いつまで一緒にいてくれるか分からない人には、怖くて容易に踏み込めない。 悪いなと思うものの、相手にそれを指摘されるのはきついものがある。

割り切った関わりは楽だし安心できる。

寂しいと思わないわけではないが、ただそれだけだ。ただ少し、冷たい風が身に染みるだけ。

 

大人になるにつれて傷つくことに鈍感にならざるを得ないし、辛い道は避けて歩く。多くの人がそういう強さを獲得していく。

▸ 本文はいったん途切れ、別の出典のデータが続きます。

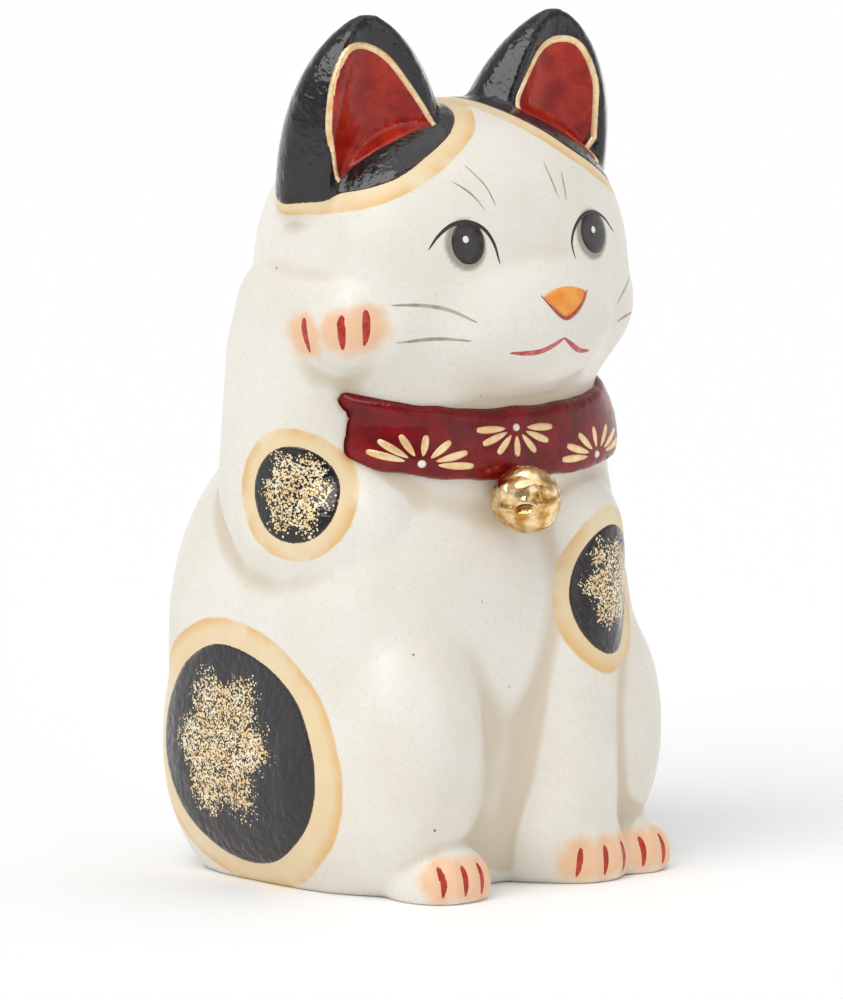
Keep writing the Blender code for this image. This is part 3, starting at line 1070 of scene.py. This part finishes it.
def face_paint(black, orange, outline_red, mouth_red, grey, white):
    """The eyes, nose, mouth, whiskers and brows."""
    made = []

    def add(piece, finish, slot):
        finish.on(piece)
        made.append((piece, slot))

    irises, lights = bmesh.new(), bmesh.new()
    for (x, z), half_width, half_height in EYES:
        spot = face_spot(x, z)
        facing = Vector((x * 0.012, -1, 0.1))
        add_dab(irises, skin_tree, spot, oval(half_width, half_height, 48), facing, height=0.13)
    bmesh.ops.recalc_face_normals(irises, faces=irises.faces)
    eye_piece = object_from("irises", irises)
    add(eye_piece, black, "ear_enamel")
    eye_tree = tree_of(eye_piece)
    # Painted highlights: a white dot on each iris.
    for (x, z), radius in EYE_PAINTED_HIGHLIGHTS:
        outline = oval(radius, radius * 1.08, 20)
        add_dab(lights, eye_tree, face_spot(x, z), outline, FORWARD, height=0.07, rings=3)
    bmesh.ops.recalc_face_normals(lights, faces=lights.faces)
    add(object_from("eye_painted_highlights", lights), white, "white_glaze")
    lids = [(0.9, on_face(*RIGHT_LID)), (0.85, on_face(*LEFT_LID))]
    add(strokes("eyelids", skin_tree, lids, height=0.1), black, "ear_enamel")
    nose = bmesh.new()
    round_nose = spline([(x, z, 0) for x, z in (*NOSE, NOSE[0])], 0.7)[:-1]
    outline = [(p.x - NOSE_MIDDLE[0], p.y - NOSE_MIDDLE[1]) for p in round_nose]
    add_dab(nose, skin_tree, face_spot(*NOSE_MIDDLE), outline, FORWARD, height=0.16)
    bmesh.ops.recalc_face_normals(nose, faces=nose.faces)
    add(object_from("nose", nose), orange, "collar_enamel")
    nose_line = [(0.75, on_face(*NOSE_LINE))]
    add(strokes("nose_line", skin_tree, nose_line, height=0.2), outline_red, "collar_enamel")
    mouth = [(1.15, on_face(*MOUTH_RIGHT)), (1.15, on_face(*MOUTH_LEFT))]
    add(strokes("mouth", skin_tree, mouth, height=0.1, end=0.25), mouth_red, "collar_enamel")
    hairs = [(0.85, on_face(*line)) for line in WHISKERS]
    add(strokes("whiskers", skin_tree, hairs, height=0.05), grey, "ear_enamel")
    brows = [(0.5, on_face(*line)) for line in BROWS]
    add(strokes("brows", skin_tree, brows, height=0.04), grey, "ear_enamel")
    return made


def claws(finish):
    """The red claw marks on the feet and on the raised paw."""
    lines = []
    for x, top, foot in claw_marks():
        lines.append((1.5, [face_spot(x, z) for z in (top, (top + foot) / 2, foot)]))
    for claw in PAW_CLAWS:
        middle = Vector(claw)
        lines.append((1.9, [middle + UP * 3.4, middle, middle - UP * 3.4]))
    piece = strokes("claws", skin_tree, lines, height=0.1, tear=0.75)
    finish.on(piece)
    return piece, "collar_enamel"


# ---------------------------------------------------------------- camera, light and floor


def aim(obj, place, target):
    obj.location = place
    obj.rotation_euler = (Vector(target) - Vector(place)).to_track_quat("-Z", "Y").to_euler()


def add_camera():
    azimuth, elevation, distance = math.radians(-42), math.radians(6.5), 1.2
    target = Vector((0, 0, 0.069))
    back = Vector(
        (
            math.sin(azimuth) * math.cos(elevation),
            -math.cos(azimuth) * math.cos(elevation),
            math.sin(elevation),
        )
    )
    lens = bpy.data.cameras.new("camera")
    lens.lens = 232
    lens.sensor_width = 36
    lens.shift_x = 0.003
    camera = new_object("camera", lens)
    aim(camera, target + back * distance, target)
    bpy.context.scene.camera = camera


def add_sun(name, azimuth, elevation, strength, spread):
    """Soft light from far away. Azimuth is from the front towards the cat's left. Angles are in degrees."""
    light = bpy.data.lights.new(name, "SUN")
    light.energy = strength
    light.angle = math.radians(spread)
    turn, rise = math.radians(azimuth), math.radians(elevation)
    flat = math.cos(rise)
    place = Vector((math.sin(turn) * flat, -math.cos(turn) * flat, math.sin(rise)))
    aim(new_object(name, light), place, (0, 0, 0))


def add_world():
    """A bright band round the horizon under a dimmer dome, darker in front, as in a white tent."""
    world = bpy.data.worlds.new("studio")
    world.use_nodes = True
    tree = world.node_tree
    split = tree.nodes.new("ShaderNodeSeparateXYZ")
    coordinates = tree.nodes.new("ShaderNodeTexCoord")
    tree.links.new(coordinates.outputs["Generated"], split.inputs["Vector"])
    fade = tree.nodes.new("ShaderNodeMapRange")
    fade.interpolation_type = "SMOOTHSTEP"
    for socket, value in zip(("From Min", "From Max", "To Min", "To Max"), (0.1, 0.4, HORIZON, DOME)):
        fade.inputs[socket].default_value = value
    tree.links.new(split.outputs["Z"], fade.inputs["Value"])
    turn = math.radians(SHADE_AZIMUTH)
    toward = tree.nodes.new("ShaderNodeVectorMath")
    toward.operation = "DOT_PRODUCT"
    toward.inputs[1].default_value = (math.sin(turn), -math.cos(turn), 0)
    tree.links.new(coordinates.outputs["Generated"], toward.inputs[0])
    shade = tree.nodes.new("ShaderNodeMapRange")
    shade.interpolation_type = "SMOOTHSTEP"
    for socket, value in zip(("From Min", "From Max", "To Min", "To Max"), (0.2, 0.95, 1.0, SHADE)):
        shade.inputs[socket].default_value = value
    tree.links.new(toward.outputs["Value"], shade.inputs["Value"])
    strength = tree.nodes.new("ShaderNodeMath")
    strength.operation = "MULTIPLY"
    tree.links.new(fade.outputs["Result"], strength.inputs[0])
    tree.links.new(shade.outputs["Result"], strength.inputs[1])
    sky = tree.nodes["Background"]
    sky.inputs["Color"].default_value = (1, 1, 1, 1)
    tree.links.new(strength.outputs[0], sky.inputs["Strength"])
    bpy.context.scene.world = world


def add_studio():
    add_world()
    bpy.context.scene.view_settings.view_transform = "Standard"
    add_sun("key", -75, 48, 1.55, 45)
    add_sun("top", 20, 78, 0.62, 60)
    add_sun("fill", 0, 18, 0.34, 40)
    bm = bmesh.new()
    bmesh.ops.create_grid(bm, x_segments=1, y_segments=1, size=12)
    floor = object_from("floor", bm)
    paint = Finish("floor", Base_Color=(0.965, 0.965, 0.965, 1), Roughness=0.85, Specular_IOR_Level=0.1)
    paint.on(floor)


# ---------------------------------------------------------------- everything together

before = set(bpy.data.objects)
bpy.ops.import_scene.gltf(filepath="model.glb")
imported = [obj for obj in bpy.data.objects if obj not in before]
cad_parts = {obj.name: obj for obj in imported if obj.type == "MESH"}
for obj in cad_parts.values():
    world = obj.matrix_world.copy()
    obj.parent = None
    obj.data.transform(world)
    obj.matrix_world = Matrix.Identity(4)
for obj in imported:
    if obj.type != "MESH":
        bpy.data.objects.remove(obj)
cad_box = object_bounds()
collar_low, collar_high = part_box("collar")
collar_middle = Vector((0, -1, (collar_low[2] + collar_high[2]) / 2 / MM))
add_camera()
add_studio()
skin = wiped_skin("glazed_skin", (*WHITE_NODES, *EAR_NODES))
skin_tree = tree_of(skin)
carve(skin)
skin_tree = tree_of(skin)
paint_skin(skin)
recess_base(skin)
white = white_glaze()
white.on(skin)
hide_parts(*WHITE_NODES)
pieces = [(skin, "white_glaze")]

black = gilded_black("black_enamel")
scarlet = red_enamel("ear_red", (0.25, 0.004, 0.001), (0.45, 0.026, 0.008))
crimson = red_enamel("collar_red", (0.13, 0.001, 0.002), (0.24, 0.003, 0.006), peel=0.12)
rim_gold = gold_paint("rim_gold", cracked=True)
petal_gold = gold_paint("petal_gold", cracked=False)
enamel_white = flat_paint("white_enamel", (0.84, 0.82, 0.78), (0.78, 0.76, 0.72))
ink = flat_paint("black_ink", (0.018, 0.015, 0.015), (0.035, 0.03, 0.028), 0.2)
grey_ink = flat_paint("grey_ink", (0.3, 0.27, 0.21), (0.46, 0.42, 0.35), 0.5, 2.5)
orange = flat_paint("orange_enamel", (0.9, 0.37, 0.06), (0.84, 0.27, 0.04), 0.3, 3)
brick = flat_paint("brick_paint", (0.38, 0.05, 0.025), (0.5, 0.1, 0.05), 0.35)
rose = flat_paint("rose_paint", (0.45, 0.05, 0.05), (0.62, 0.16, 0.15), 0.35)
blood = flat_paint("claw_red", (0.36, 0.012, 0.006), (0.52, 0.04, 0.022), 0.3)

pieces += black_patches(black)
for side in (-1, 1):
    pieces.append(ear_black(side, black))
    pieces.append(ear_red(side, scarlet))
    pieces.append(ear_rim(side, rim_gold))
pieces += face_paint(ink, orange, brick, rose, grey_ink, enamel_white)
pieces.append(claws(blood))
collar = make_collar(crimson)
pieces.append((collar, "collar_enamel"))
pieces += collar_flowers(collar, petal_gold, enamel_white)
pieces.append(make_bell(bell_gold()))
bare_clay().on(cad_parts["base_slab"])

for piece, slot in pieces:
    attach(piece, "root")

でも本当は、色んなことにちゃんと傷ついて涙を流して、それでも歩き出すような人が一等強くて、美しい。

 

強さも美しさも、ただ眺めていられればいいと思う。

欲しいものを掴みに行くのは苦しいから、光はただ願望として遠くにあればいい。

流星にならなくていい。

ずっと遠くに、見上げるくらいの距離で輝いていてほしい。

 

ハグをするとストレスの3分の1が解消されるなんていうのはよく聞く話だ。

オキシトシンが分泌されることにより精神安定効果のあるセロトニンの分泌が促されるらしい。

 

自分の生活圏内にはスキンシップが存在しない。

友人との別れ際、握手を求められて一瞬パニックになる程度には、他人との言葉以外の接触に不慣れだ。

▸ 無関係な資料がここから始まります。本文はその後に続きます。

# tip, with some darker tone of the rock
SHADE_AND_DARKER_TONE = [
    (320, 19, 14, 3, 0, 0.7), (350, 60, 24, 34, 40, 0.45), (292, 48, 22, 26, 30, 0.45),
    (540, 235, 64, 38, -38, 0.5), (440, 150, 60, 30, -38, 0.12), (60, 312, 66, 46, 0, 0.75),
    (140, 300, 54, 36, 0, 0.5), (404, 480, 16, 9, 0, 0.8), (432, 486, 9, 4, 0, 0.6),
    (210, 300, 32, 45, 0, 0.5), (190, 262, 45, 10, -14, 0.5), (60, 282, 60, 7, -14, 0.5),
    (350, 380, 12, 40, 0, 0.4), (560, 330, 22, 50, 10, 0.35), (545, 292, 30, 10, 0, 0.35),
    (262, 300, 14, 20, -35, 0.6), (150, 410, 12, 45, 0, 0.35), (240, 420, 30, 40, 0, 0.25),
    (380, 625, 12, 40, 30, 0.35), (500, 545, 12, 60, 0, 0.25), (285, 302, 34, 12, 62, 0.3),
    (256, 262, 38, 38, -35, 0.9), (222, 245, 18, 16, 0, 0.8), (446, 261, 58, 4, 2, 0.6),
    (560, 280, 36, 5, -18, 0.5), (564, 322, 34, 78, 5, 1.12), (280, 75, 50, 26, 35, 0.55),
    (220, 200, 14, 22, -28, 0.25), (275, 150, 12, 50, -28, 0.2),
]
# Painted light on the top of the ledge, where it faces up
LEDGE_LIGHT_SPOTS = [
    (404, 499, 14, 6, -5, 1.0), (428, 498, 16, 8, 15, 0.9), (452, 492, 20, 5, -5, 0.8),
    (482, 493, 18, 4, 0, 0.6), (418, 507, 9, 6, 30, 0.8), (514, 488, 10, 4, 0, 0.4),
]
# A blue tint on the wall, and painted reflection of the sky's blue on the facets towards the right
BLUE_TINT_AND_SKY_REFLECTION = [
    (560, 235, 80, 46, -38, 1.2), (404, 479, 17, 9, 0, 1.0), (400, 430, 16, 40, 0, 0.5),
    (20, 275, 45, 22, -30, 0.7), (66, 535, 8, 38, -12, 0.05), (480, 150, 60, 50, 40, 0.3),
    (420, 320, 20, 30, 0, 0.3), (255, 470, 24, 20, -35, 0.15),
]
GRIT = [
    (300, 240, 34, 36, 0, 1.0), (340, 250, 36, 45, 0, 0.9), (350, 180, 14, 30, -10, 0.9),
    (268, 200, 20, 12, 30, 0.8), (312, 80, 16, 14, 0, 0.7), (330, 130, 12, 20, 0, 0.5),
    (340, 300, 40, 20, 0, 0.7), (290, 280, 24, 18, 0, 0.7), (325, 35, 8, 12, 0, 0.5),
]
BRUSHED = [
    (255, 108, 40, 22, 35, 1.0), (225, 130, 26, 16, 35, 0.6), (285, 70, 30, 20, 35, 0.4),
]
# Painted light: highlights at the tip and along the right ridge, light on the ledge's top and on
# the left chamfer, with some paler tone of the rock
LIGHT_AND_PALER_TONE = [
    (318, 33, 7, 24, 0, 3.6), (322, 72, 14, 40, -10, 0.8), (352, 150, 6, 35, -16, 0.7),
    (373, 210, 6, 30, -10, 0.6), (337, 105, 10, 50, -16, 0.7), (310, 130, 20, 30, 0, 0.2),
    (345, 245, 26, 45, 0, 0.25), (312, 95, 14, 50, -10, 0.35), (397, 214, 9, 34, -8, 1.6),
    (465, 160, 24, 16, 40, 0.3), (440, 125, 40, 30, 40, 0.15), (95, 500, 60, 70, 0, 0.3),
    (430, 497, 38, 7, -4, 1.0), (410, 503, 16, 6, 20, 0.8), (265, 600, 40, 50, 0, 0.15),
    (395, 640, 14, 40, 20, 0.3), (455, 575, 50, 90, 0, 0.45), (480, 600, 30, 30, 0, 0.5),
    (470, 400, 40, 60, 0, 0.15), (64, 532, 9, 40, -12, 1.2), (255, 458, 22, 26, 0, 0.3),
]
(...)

「せっかくだから握手しましょう」と手を差し出す人の、「またしばらく会えないからギューってして帰ろう」とハグを求める人の、その言葉を口に出せるまでのプロセスが何ひとつ分からない。

 

皮膚は露出した脳だという記事を読んだことがある。

幼少期の肌の接触は生き方や人間関係の形成に大きな影響を与える、みたいなそんな話だったと思う。

もらったものがギフトになるか、呪いとなるかは本人次第だろうけど。

 

私には呪いが残った。

そうとしか受け取れなかった。

それらは緩く首を締めるだけで、息を止めることはしてくれない。

自尊心は地を這っているが、それが僕を僕たらしめている。浄めはしない。受け入れて、共にいきていくしかない。

 

随分と冷え込むようになった。

着込んでいても、自転車に乗れば吹き付ける風は冷たい。

 

色付いた木の葉がひらひらと落ちていくように、自分の内側から何かが削ぎ落とされていくような感覚に陥る。

この時期はいつもこうだ。

乾燥していくのは空気だけではない。

心が冷えてカサついていくのがわかる。

足りないものしかない。

人から熱をもらっても所詮それは借り物でしかなくて、外側を撫でていくだけ。

これを寂しさと呼ぶとするなら、それは陳腐な表現だと言わざるを得ない。

形容する言葉を持たないことは苦しい。

それは長年の怠惰の代償だといわれれば頷く他なのいのだけれど、それを受け入れられるほど強くないし、開き直れるほど陽気でもない。

言葉にできないことに責め立てられている感じがする。冬は特に。

 

この先、地球温暖化が進んでいくと紅葉シーズンは12月にずれ込み、冬は短くなるらしい。

そうなったらどうしようもない感じもどこかに溶けていくのだろうか。

少なくとも8月が過ぎても止まない夏の香りにじわじわと殺されていくのは目に見えている。

何にせよ苦しさの総量は変わらない。

息が詰まる時間は年々長くなっていく。

 

じっとりと汗ばむ肌を、少し冷えた風が撫でる。

 

中途半端。

 

曖昧で混沌としていて名前をつけがたいこの季節は、夏にも秋にもない優しさがあるように思う。

何でもかんでも白黒はっきりさせようとしてくる人は苦手だ。

物事に名前をつけてラベリングをして分かったような気になりたくない。

選ぶのが難しくて、でも選ばないのも選択だから息苦しい。

グレーでいたい。

 

そういうのを全部許してくれるような空気で満ちているように思う。

この優しい温度を記す言葉をまだ知らないけれど、それでいい。